In this sense, procurement can act as a prominent tool to help make a hotel’s sustainability efforts more visible to the guest, both before a booking occurs as well as onsite to reinforce ancillary spend or raise post-stay engagement. Yes, there are other ways to ‘go green to be seen’ like furbishing the rooms and public spaces with reupholstered, restored hard goods or using low-embodied-carbon materials, but procurement nevertheless plays a role in the front-of-house storytelling that drives a great guest experience.

Let’s give some examples for various operations to demonstrate this relationship:

Bathrooms: Looking beyond dispensers can mean bulk sourcing from local suppliers or eco-friendly vendors for towels, robes, cosmetics, soaps, vanity sets or anything else that isn’t bolted down, with the key being that together these efforts amount to a highly visible area of the story for every overnight stay.

Bedrooms: Hypoallergenic mattresses have been a worthy room feature for many years, but much like in the bathroom, rethinking any replaceable item – linens being the first to mind – with a green alternative can help to sell a room as fully sustainable.

Restaurant: It never fails to endear guests by telling a locavore tale through ingredient sourcing that aims to minimize food miles or even goes as far as abiding by a ‘kilometer zero’ philosophy like some Michelin hotspots are now touting, wherein these efforts often lead to a true win-win by providing healthier ingredients overall while still curbing transportation carbon emissions.

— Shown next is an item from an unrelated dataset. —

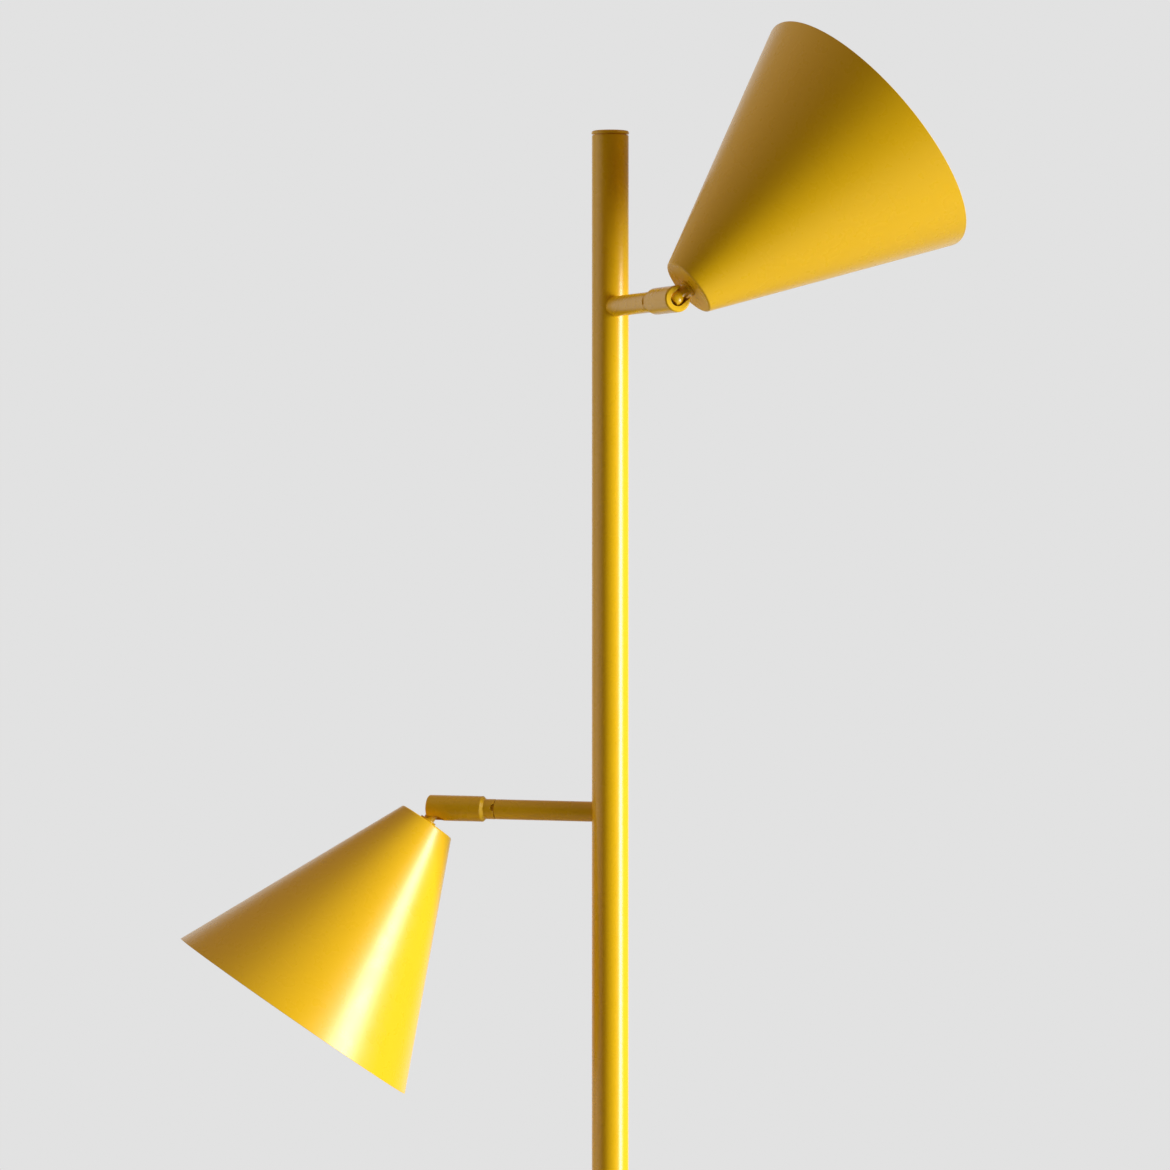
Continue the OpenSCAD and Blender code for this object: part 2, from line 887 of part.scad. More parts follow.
module ball_stud(head) {
    stud_len = shade_offset + stud_end;
    color(paint)
        at_ball(head)
            difference() {
                union() {
                    intersection() {
                        sphere(r = ball_r);
                        rod(-ball_back, ball_back + ball_r, ball_r + cut);
                    }
                    rod(0, stud_len, stud_r);
                    rod(shade_offset - flange_t, flange_t, flange_d / 2);
                }
                rod(-ball_d, stud_len + 2 * ball_d, stud_bore / 2);
            }
}

// ---- Shade ----

// Points of the round between the flat end and the cone, for the outer or inner skin
function shade_corner(radius) =
    let (
        centre_r = shade_end_d / 2 + shade_round * tan(shade_slope) - shade_round / cos(shade_slope)
    )
    arc(centre_r, shade_round, radius, -90, -shade_slope, round_steps);

module shade(head) {
    // The wall measured across the axis, where the rim is cut square
    rim_wall = shade_wall / cos(shade_slope);
    inner_corner = shade_corner(shade_round - shade_wall);
    color(paint)
        at_shade(head)
            turned(concat(
                [[stud_hole_r, 0]],
                shade_corner(shade_round),
                [[shade_rim_d / 2, shade_len], [shade_rim_d / 2 - rim_wall, shade_len]],
                [for (i = [len(inner_corner) - 1 : -1 : 0]) inner_corner[i]],
                [[stud_hole_r, shade_wall]]
            ));
}

module lock_washer(head) {
    color(steel)
        at_shade(head)
            ring(washer_s, lock_washer_t, stud_nut_af / 2 + 0.5, stud_hole_r);
}

module stud_nut(head) {
    color(brass)
        at_shade(head)
            difference() {
                hexagon(stud_nut_s, stud_nut_h, stud_nut_af);
                rod(0, stud_end, stud_r + fit_gap);
            }
}

// ---- Lampholder ----

module socket_cap(head) {
    cap_len = socket_cap_len;
    inner_r = socket_r - socket_wall;
    color(white_plastic)
        at_shade(head)
            turned([
                [stud_r + fit_gap, socket_s],
                [socket_neck_r, socket_s],
                [socket_neck_r, socket_s + stud_tail],
                [socket_r, socket_s + cap_len * 0.65],
                [socket_r, barrel_s],
                [inner_r, barrel_s],
                [inner_r, socket_s + cap_len * 0.75],
                [socket_neck_r - 1, socket_s + stud_tail + 1.5],
                [stud_r + fit_gap, socket_s + stud_tail + 1.5]
            ]);
}

module socket_barrel(head) {
    inner_r = socket_r - socket_wall;
    barrel_end = barrel_s + socket_len;
    color(white_plastic)
        at_shade(head)
            difference() {
                turned([
                    [0, floor_s],
                    [inner_r, floor_s],
                    [inner_r, barrel_s],
                    [socket_r, barrel_s],
                    [socket_r, barrel_end - 1],
                    [socket_r - 1, barrel_end],
                    [inner_r, barrel_end],
                    [inner_r, floor_top],
                    [0, floor_top]
                ]);
                for (side = [-1, 1])
                    translate([0, side * shell_r, 0])
                        rod(floor_s - cut, socket_floor + 2 * cut, 1);
            }
}

module screw_shell(head) {
    color(brass)
        at_shade(head)
            turned([
                [shell_r - 2, floor_top],
                [shell_r + shell_wall, floor_top],
                [shell_r + shell_wall, floor_top + shell_h],
                [shell_r, floor_top + shell_h],
                [shell_r, floor_top + shell_wall],
                [shell_r - 2, floor_top + shell_wall]
            ]);
}

// A bent leaf that the bulb's contact bears on
module centre_contact(head) {
    leaf_w = 4;
    leaf_t = 0.5;
    color(brass)
        at_shade(head)
            translate([floor_top, leaf_w / 2, 0])
                rotate([90, 0, 0])
                    linear_extrude(leaf_w)
                        polygon([
                            [0, -contact_r],
                            [leaf_t, -contact_r],
                            [leaf_t, contact_r / 2],
                            [contact_h - leaf_t, -contact_r / 2],
                            [contact_h, -contact_r / 2],
                            [contact_h, 0],
                            [leaf_t, contact_r],
                            [0, contact_r]
                        ]);
}

// ---- Bulb ----

module bulb_cap(head) {
    wall = 0.6;
    flare_s = bulb_glass_s - 3;
    thread_s = bulb_s + 5;
    color(brass)
        at_shade(head)
            turned([
                [0, bulb_s],
                [contact_r, bulb_s],
                [contact_r, bulb_s + 1.5],
                [bulb_cap_r - 0.8, thread_s - 1],
                [bulb_cap_r, thread_s],
                [bulb_cap_r, flare_s],
                [bulb_neck_r, bulb_glass_s - 1],
                [bulb_neck_r, bulb_glass_s],
                [bulb_neck_r - wall, bulb_glass_s],
                [bulb_cap_r - wall, flare_s + wall],
                [bulb_cap_r - wall, thread_s + 1],
                [0, thread_s + 1]
            ]);
}

// Half section of one skin of the glass, inset from the outside by the given depth
function glass_skin(inset) = concat(
    [[bulb_neck_r - inset, bulb_glass_s]],
    arc(bulb_neck_r + neck_fillet, neck_fillet_s, neck_fillet + inset, 180, 90 + neck_turn, 8),
    arc(0, bulb_centre, bulb_r - inset, neck_turn - 90, 90, 20)
);

// Opal glass, open at its neck
module bulb_glass(head) {
    inner = glass_skin(glass_wall);
    color(opal)
        at_shade(head)
            turned(concat(
                glass_skin(0),
                [for (i = [len(inner) - 1 : -1 : 0]) inner[i]]
            ));
}

// ---- Named pieces of the two heads ----

module upper_arm() arm(upper);
module upper_arm_bush() arm_bush(upper);
module upper_friction_washer() friction_washer(upper);
module upper_stop_pin() stop_pin(upper);
module upper_lead() lead(upper);
module upper_spindle() spindle(upper);
module upper_spindle_nut() spindle_nut(upper);
module upper_swivel_spring() swivel_spring(upper);
module upper_neck() neck(upper);
module upper_holder() holder(upper);
module upper_ball_seat() ball_seat(upper);
module upper_seat_spring() seat_spring(upper);
module upper_ball_stud() ball_stud(upper);
module upper_shade() shade(upper);
module upper_lock_washer() lock_washer(upper);
module upper_stud_nut() stud_nut(upper);
module upper_socket_cap() socket_cap(upper);
module upper_socket_barrel() socket_barrel(upper);
module upper_screw_shell() screw_shell(upper);
module upper_centre_contact() centre_contact(upper);
module upper_bulb_cap() bulb_cap(upper);
module upper_bulb_glass() bulb_glass(upper);

module lower_arm() arm(lower);
module lower_arm_bush() arm_bush(lower);
module lower_friction_washer() friction_washer(lower);
module lower_stop_pin() stop_pin(lower);
module lower_lead() lead(lower);
module lower_spindle() spindle(lower);
module lower_spindle_nut() spindle_nut(lower);
module lower_swivel_spring() swivel_spring(lower);
module lower_neck() neck(lower);
module lower_holder() holder(lower);
module lower_ball_seat() ball_seat(lower);
module lower_seat_spring() seat_spring(lower);
module lower_ball_stud() ball_stud(lower);
module lower_shade() shade(lower);
module lower_lock_washer() lock_washer(lower);
module lower_stud_nut() stud_nut(lower);
module lower_socket_cap() socket_cap(lower);
module lower_socket_barrel() socket_barrel(lower);
module lower_screw_shell() screw_shell(lower);
module lower_centre_contact() centre_contact(lower);
module lower_bulb_cap() bulb_cap(lower);
module lower_bulb_glass() bulb_glass(lower);

pole_lower();
pole_upper();
pole_coupler();
coupler_screws();
pole_cap();
pole_foot();
foot_collar();
base_cover();
base_weight();
base_washer();
base_nut();
base_pad();
cable_inlet();
terminal_block();
terminal_screws();
upper_arm();
upper_arm_bush();
upper_friction_washer();
upper_stop_pin();
upper_lead();
upper_spindle();
upper_spindle_nut();
upper_swivel_spring();
upper_neck();
upper_holder();
upper_ball_seat();
upper_seat_spring();
upper_ball_stud();
upper_shade();
upper_lock_washer();
upper_stud_nut();
upper_socket_cap();
upper_socket_barrel();
upper_screw_shell();
upper_centre_contact();
upper_bulb_cap();
upper_bulb_glass();
lower_arm();
lower_arm_bush();
lower_friction_washer();
lower_stop_pin();
lower_lead();
lower_spindle();
lower_spindle_nut();
lower_swivel_spring();
lower_neck();
lower_holder();
lower_ball_seat();
lower_seat_spring();
lower_ball_stud();
lower_shade();
lower_lock_washer();
lower_stud_nut();
lower_socket_cap();
lower_socket_barrel();
lower_screw_shell();
lower_centre_contact();
lower_bulb_cap();
lower_bulb_glass();
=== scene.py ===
import json
import math

import bmesh
import bpy
from mathutils import Matrix, Vector

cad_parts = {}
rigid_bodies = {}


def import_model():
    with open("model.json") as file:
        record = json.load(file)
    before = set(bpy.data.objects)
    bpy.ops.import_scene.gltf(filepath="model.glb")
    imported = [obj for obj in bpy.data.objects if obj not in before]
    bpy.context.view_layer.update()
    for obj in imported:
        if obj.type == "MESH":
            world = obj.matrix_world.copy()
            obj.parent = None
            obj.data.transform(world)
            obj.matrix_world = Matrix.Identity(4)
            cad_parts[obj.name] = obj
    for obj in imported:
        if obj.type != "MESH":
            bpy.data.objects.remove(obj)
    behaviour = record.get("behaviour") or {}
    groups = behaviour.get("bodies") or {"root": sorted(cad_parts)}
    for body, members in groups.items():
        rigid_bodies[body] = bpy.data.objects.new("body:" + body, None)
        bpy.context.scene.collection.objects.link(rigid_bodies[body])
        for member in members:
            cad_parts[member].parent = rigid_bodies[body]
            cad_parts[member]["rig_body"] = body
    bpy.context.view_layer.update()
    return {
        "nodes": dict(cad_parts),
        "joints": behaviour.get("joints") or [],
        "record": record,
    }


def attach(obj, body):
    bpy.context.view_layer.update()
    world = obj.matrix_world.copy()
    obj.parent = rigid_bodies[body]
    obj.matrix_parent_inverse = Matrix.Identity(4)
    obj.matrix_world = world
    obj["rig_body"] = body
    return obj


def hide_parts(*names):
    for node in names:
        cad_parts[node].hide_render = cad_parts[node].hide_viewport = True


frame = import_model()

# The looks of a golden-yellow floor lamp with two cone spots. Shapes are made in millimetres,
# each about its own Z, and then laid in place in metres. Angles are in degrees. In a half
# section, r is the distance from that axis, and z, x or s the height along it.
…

Spa: Similar to F&B, sourcing from local purveyors supports the community at large while oftentimes these suppliers for items like cosmetics, oils or fragrances will use ingredients that are indigenous to the area, which can reinforce the spa’s theme and the hotel’s ability to market a differentiated wellness experience.

As you can see and to close, to avoid the checklist challenge and imbue some emotionality into your hotel’s sustainability efforts, procurement can play a major role in helping communicate this story to guests in a more conspicuous and effective manner.